SRSport Rules
Football - Law 12

Fouls and cards, sorted out.

Referees are judging two things at once: was there a foul, and if there was, how serious was it? A challenge can be a simple foul, a yellow-card offence, or a red-card offence depending on the force, danger, and effect on the opponent.

Quick ruling: first decide if the action is careless, reckless, or uses excessive force. Then decide whether the situation also needs a caution or sending-off for stopping an attack or denying a goal chance.
Decision path

How the call is made

  1. Decide whether the action is legal contact or a foul.
  2. If it is a foul, judge the level: careless, reckless, or excessive force.
  3. If the player is reckless, a yellow card is usually needed.

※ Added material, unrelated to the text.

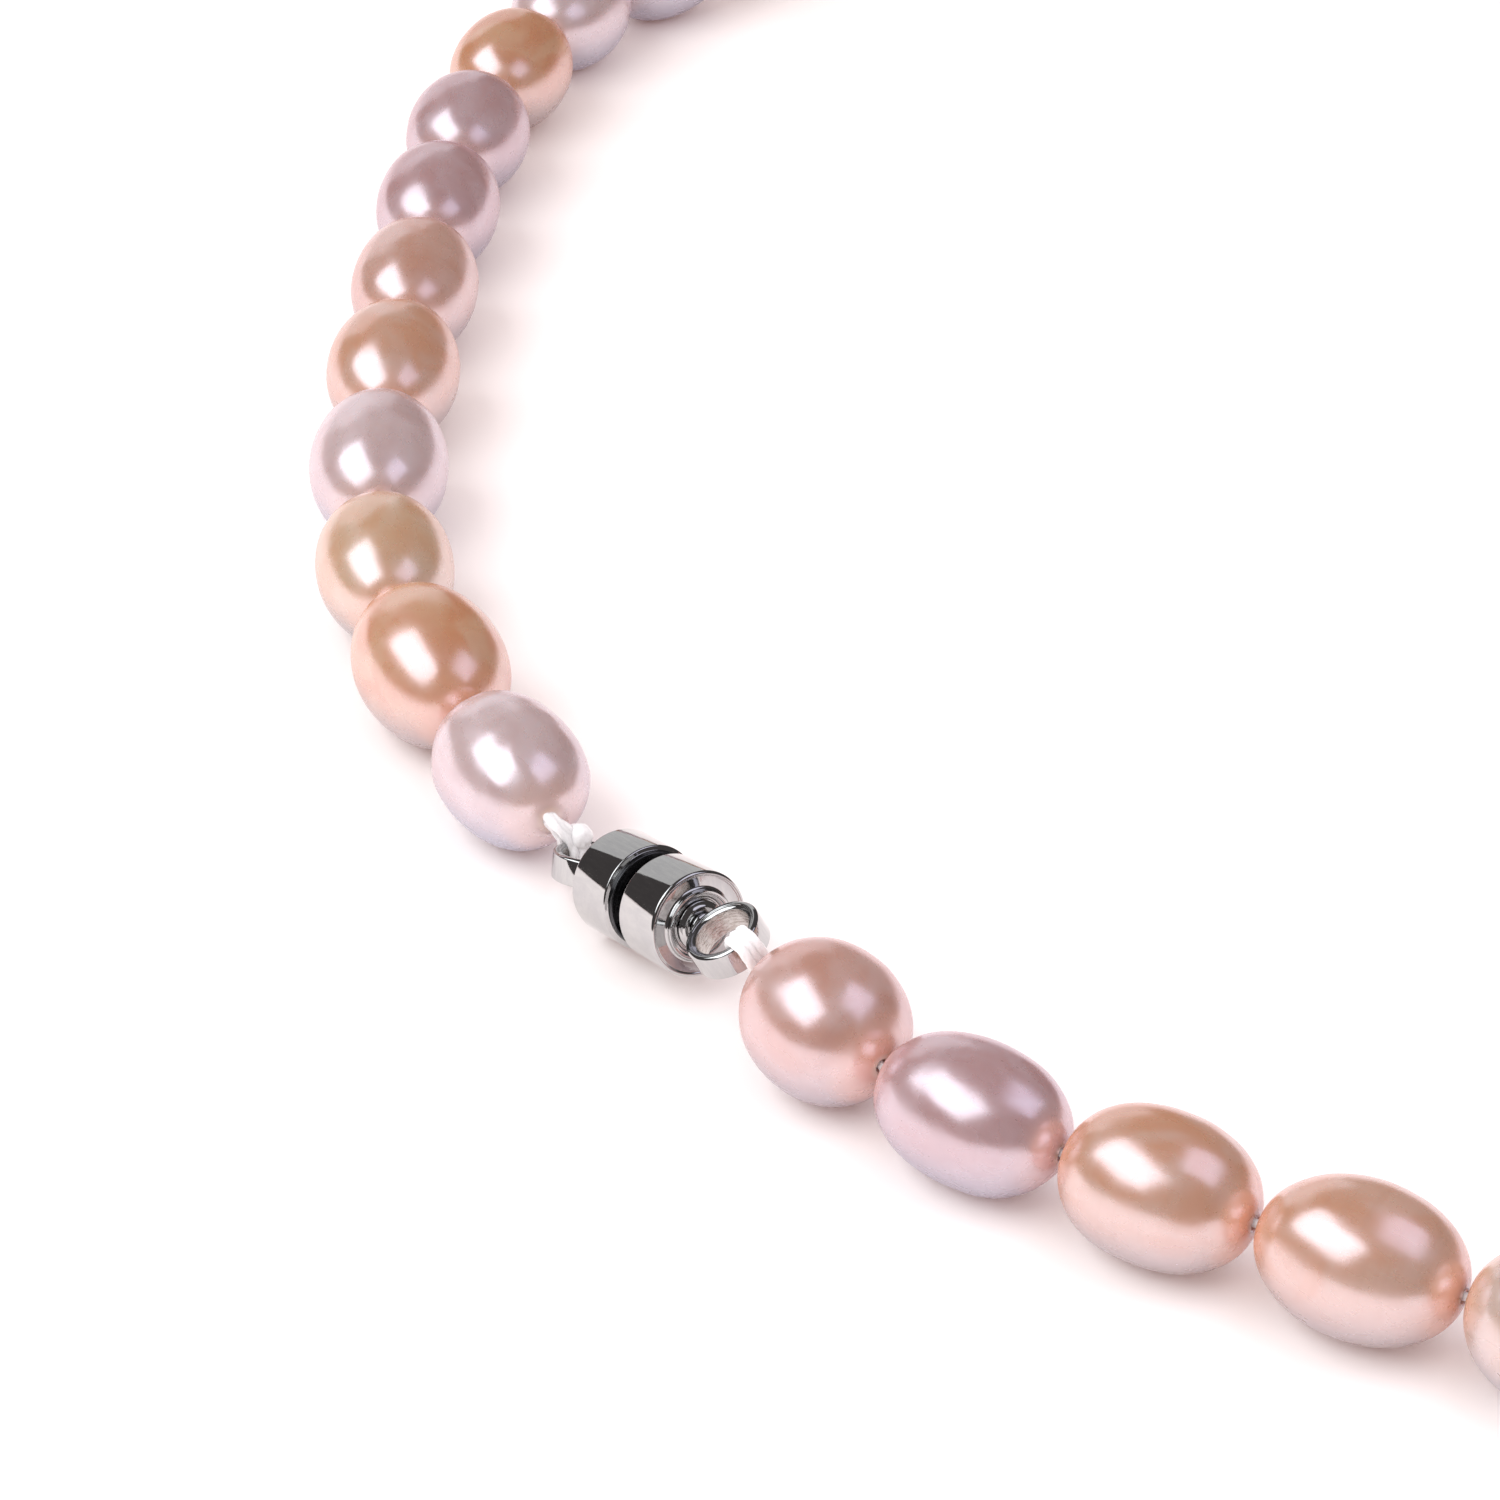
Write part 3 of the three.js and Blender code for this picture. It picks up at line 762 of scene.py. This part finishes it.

If the force is excessive or the challenge endangers safety, it is usually red.
  4. Then ask whether the foul stopped a promising attack or denied an obvious goal-scoring opportunity.
  5. Combine the foul and sanction into the final decision.
What changes it

Details fans miss most

  • Not every hard challenge is reckless: force and danger matter more than noise.
  • DOGSO is about the chance: distance to goal, control, direction, defenders, and whether the attacker was likely to keep the ball all matter.
  • Trying to play the ball can reduce the punishment: especially inside the penalty area in some DOGSO situations.
  • The card is not just about contact: it can also be about stopping an attack on purpose.
Common argument

"He got the ball first"

That can matter, but it does not automatically save the player. If the challenge is still dangerous, late, or out of control, a foul and card can still follow even when the ball is touched first.